Mais, I’m sorry. C’est pas ça qui se passe. Plutôt que de capitaliser sur les capacités de la techno à entretenir la relation client, on l’utilise comme un rempart. Une cachette. Un bouncer. Bête comme ses pieds.

Plutôt que d’améliorer l’expérience omnicanal, on en fait l’équivalent virtuel d’un traitement de canal.

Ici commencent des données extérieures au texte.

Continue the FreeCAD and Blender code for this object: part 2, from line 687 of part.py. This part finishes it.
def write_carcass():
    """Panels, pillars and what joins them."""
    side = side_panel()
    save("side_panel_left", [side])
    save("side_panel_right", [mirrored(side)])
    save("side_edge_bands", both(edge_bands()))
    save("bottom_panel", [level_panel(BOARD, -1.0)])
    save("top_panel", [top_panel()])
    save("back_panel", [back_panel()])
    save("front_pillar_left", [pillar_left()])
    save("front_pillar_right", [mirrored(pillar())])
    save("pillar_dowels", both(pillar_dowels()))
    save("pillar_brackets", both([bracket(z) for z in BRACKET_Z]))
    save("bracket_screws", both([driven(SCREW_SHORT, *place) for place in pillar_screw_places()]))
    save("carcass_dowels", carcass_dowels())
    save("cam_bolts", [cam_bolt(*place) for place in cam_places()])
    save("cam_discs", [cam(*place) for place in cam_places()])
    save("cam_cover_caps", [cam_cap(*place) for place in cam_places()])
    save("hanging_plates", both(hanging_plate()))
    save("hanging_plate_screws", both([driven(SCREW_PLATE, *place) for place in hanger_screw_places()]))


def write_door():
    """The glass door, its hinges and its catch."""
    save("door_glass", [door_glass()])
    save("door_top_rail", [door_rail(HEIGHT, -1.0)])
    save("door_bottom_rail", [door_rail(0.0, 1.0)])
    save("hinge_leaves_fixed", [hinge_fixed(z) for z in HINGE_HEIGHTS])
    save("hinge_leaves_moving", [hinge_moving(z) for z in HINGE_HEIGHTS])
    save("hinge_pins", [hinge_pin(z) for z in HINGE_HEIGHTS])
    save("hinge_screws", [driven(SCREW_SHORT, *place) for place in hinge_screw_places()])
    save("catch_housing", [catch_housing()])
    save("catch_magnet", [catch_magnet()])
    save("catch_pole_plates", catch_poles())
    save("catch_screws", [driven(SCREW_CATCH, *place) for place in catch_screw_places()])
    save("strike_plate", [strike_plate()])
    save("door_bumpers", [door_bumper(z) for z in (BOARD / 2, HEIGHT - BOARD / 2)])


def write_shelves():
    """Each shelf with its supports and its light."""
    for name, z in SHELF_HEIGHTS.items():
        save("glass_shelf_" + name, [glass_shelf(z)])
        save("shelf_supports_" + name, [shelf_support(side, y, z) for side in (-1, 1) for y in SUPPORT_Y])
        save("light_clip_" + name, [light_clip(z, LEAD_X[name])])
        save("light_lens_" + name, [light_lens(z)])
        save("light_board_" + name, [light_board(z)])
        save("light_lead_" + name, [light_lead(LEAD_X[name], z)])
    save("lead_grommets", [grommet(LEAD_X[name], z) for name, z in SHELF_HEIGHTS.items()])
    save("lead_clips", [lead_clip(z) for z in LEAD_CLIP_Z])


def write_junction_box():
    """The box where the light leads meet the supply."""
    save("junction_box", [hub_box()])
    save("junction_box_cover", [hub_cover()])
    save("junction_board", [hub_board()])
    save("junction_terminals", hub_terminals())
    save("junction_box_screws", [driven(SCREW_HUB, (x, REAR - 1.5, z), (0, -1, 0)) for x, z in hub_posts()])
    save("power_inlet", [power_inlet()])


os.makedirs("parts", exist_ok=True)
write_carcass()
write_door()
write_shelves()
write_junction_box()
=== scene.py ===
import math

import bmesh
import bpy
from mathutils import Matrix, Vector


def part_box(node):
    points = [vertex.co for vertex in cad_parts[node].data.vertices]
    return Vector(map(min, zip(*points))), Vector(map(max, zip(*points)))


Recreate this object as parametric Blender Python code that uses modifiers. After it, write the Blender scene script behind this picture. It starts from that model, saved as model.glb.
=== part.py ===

Ben moi, la bouche encore tout anesthésiée, toute gonflée par cette irritante dentisterie communicationnelle,  je vous dis haut et fort : « Magner nla meruhf na gang ne meufleushissse. » Quoi la marque? Tu ne comprends pas ce que je dis? Pffff, comme si tu t’en souciais… Va donc jaser tuseul avec ton chatbof.

 

NOTE: ce point de vue n’engage en rien Postes Canada, mon nouvel employeur. Je l’ai écrit à titre personnel, sur une base entièrement volontaire, sans salaire ou honoraires. Il ne fait que s’inscrire dans la suite de mes réflexions sur notre joyeux monde de la communication marketing, partagées ici, dans des articles publiés ailleurs, dans mes conférences, sur mes médias sociaux ou autour de quelques bières.